• Given problem: Output each line of the material exactly as it stands.

• Dataset extract:
************

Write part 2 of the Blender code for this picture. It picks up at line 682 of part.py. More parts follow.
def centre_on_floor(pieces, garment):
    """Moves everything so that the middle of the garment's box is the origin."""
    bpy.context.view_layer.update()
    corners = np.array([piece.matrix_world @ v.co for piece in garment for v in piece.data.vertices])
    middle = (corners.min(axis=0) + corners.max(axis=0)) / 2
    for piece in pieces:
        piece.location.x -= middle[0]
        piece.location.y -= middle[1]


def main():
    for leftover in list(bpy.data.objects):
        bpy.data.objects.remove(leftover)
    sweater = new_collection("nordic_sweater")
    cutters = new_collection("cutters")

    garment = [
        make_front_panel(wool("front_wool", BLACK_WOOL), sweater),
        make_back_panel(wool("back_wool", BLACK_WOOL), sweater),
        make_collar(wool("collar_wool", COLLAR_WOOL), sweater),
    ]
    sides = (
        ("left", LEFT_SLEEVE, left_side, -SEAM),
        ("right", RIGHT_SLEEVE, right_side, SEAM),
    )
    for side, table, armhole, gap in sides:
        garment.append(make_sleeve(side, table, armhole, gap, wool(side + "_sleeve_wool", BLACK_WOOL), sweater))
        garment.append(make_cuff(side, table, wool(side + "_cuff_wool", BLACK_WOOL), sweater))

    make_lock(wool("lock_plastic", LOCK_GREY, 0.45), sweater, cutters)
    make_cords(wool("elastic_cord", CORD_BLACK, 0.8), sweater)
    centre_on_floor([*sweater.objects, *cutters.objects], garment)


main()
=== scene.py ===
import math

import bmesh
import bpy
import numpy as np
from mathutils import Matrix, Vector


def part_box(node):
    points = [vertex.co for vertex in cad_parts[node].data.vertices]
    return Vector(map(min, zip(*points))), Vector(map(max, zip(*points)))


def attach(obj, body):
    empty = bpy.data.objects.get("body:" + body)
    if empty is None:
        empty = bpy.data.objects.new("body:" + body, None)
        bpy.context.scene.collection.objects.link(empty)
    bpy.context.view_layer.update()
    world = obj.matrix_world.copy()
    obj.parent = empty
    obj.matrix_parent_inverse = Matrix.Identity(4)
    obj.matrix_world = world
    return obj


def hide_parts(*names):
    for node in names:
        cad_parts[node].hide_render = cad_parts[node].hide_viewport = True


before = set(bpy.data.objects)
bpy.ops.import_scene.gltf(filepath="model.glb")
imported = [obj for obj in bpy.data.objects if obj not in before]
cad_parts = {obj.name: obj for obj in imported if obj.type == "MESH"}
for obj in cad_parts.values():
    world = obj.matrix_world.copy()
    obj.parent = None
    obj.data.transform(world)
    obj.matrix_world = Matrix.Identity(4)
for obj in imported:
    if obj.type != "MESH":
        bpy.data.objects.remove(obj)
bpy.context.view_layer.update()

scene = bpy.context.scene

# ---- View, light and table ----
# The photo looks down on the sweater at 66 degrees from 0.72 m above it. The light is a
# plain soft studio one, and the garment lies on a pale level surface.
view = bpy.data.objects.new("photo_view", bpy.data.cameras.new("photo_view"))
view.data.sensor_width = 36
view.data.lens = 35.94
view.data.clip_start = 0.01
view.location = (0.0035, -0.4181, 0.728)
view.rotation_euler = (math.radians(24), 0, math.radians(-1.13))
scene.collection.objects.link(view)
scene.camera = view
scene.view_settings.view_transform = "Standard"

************

• Response to the task:
Write part 2 of the Blender code for this picture. It picks up at line 682 of part.py. More parts follow.
def centre_on_floor(pieces, garment):
    """Moves everything so that the middle of the garment's box is the origin."""
    bpy.context.view_layer.update()
    corners = np.array([piece.matrix_world @ v.co for piece in garment for v in piece.data.vertices])
    middle = (corners.min(axis=0) + corners.max(axis=0)) / 2
    for piece in pieces:
        piece.location.x -= middle[0]
        piece.location.y -= middle[1]


def main():
    for leftover in list(bpy.data.objects):
        bpy.data.objects.remove(leftover)
    sweater = new_collection("nordic_sweater")
    cutters = new_collection("cutters")

    garment = [
        make_front_panel(wool("front_wool", BLACK_WOOL), sweater),
        make_back_panel(wool("back_wool", BLACK_WOOL), sweater),
        make_collar(wool("collar_wool", COLLAR_WOOL), sweater),
    ]
    sides = (
        ("left", LEFT_SLEEVE, left_side, -SEAM),
        ("right", RIGHT_SLEEVE, right_side, SEAM),
    )
    for side, table, armhole, gap in sides:
        garment.append(make_sleeve(side, table, armhole, gap, wool(side + "_sleeve_wool", BLACK_WOOL), sweater))
        garment.append(make_cuff(side, table, wool(side + "_cuff_wool", BLACK_WOOL), sweater))

    make_lock(wool("lock_plastic", LOCK_GREY, 0.45), sweater, cutters)
    make_cords(wool("elastic_cord", CORD_BLACK, 0.8), sweater)
    centre_on_floor([*sweater.objects, *cutters.objects], garment)


main()
=== scene.py ===
import math

import bmesh
import bpy
import numpy as np
from mathutils import Matrix, Vector


def part_box(node):
    points = [vertex.co for vertex in cad_parts[node].data.vertices]
    return Vector(map(min, zip(*points))), Vector(map(max, zip(*points)))


def attach(obj, body):
    empty = bpy.data.objects.get("body:" + body)
    if empty is None:
        empty = bpy.data.objects.new("body:" + body, None)
        bpy.context.scene.collection.objects.link(empty)
    bpy.context.view_layer.update()
    world = obj.matrix_world.copy()
    obj.parent = empty
    obj.matrix_parent_inverse = Matrix.Identity(4)
    obj.matrix_world = world
    return obj


def hide_parts(*names):
    for node in names:
        cad_parts[node].hide_render = cad_parts[node].hide_viewport = True


before = set(bpy.data.objects)
bpy.ops.import_scene.gltf(filepath="model.glb")
imported = [obj for obj in bpy.data.objects if obj not in before]
cad_parts = {obj.name: obj for obj in imported if obj.type == "MESH"}
for obj in cad_parts.values():
    world = obj.matrix_world.copy()
    obj.parent = None
    obj.data.transform(world)
    obj.matrix_world = Matrix.Identity(4)
for obj in imported:
    if obj.type != "MESH":
        bpy.data.objects.remove(obj)
bpy.context.view_layer.update()

scene = bpy.context.scene

# ---- View, light and table ----
# The photo looks down on the sweater at 66 degrees from 0.72 m above it. The light is a
# plain soft studio one, and the garment lies on a pale level surface.
view = bpy.data.objects.new("photo_view", bpy.data.cameras.new("photo_view"))
view.data.sensor_width = 36
view.data.lens = 35.94
view.data.clip_start = 0.01
view.location = (0.0035, -0.4181, 0.728)
view.rotation_euler = (math.radians(24), 0, math.radians(-1.13))
scene.collection.objects.link(view)
scene.camera = view
scene.view_settings.view_transform = "Standard"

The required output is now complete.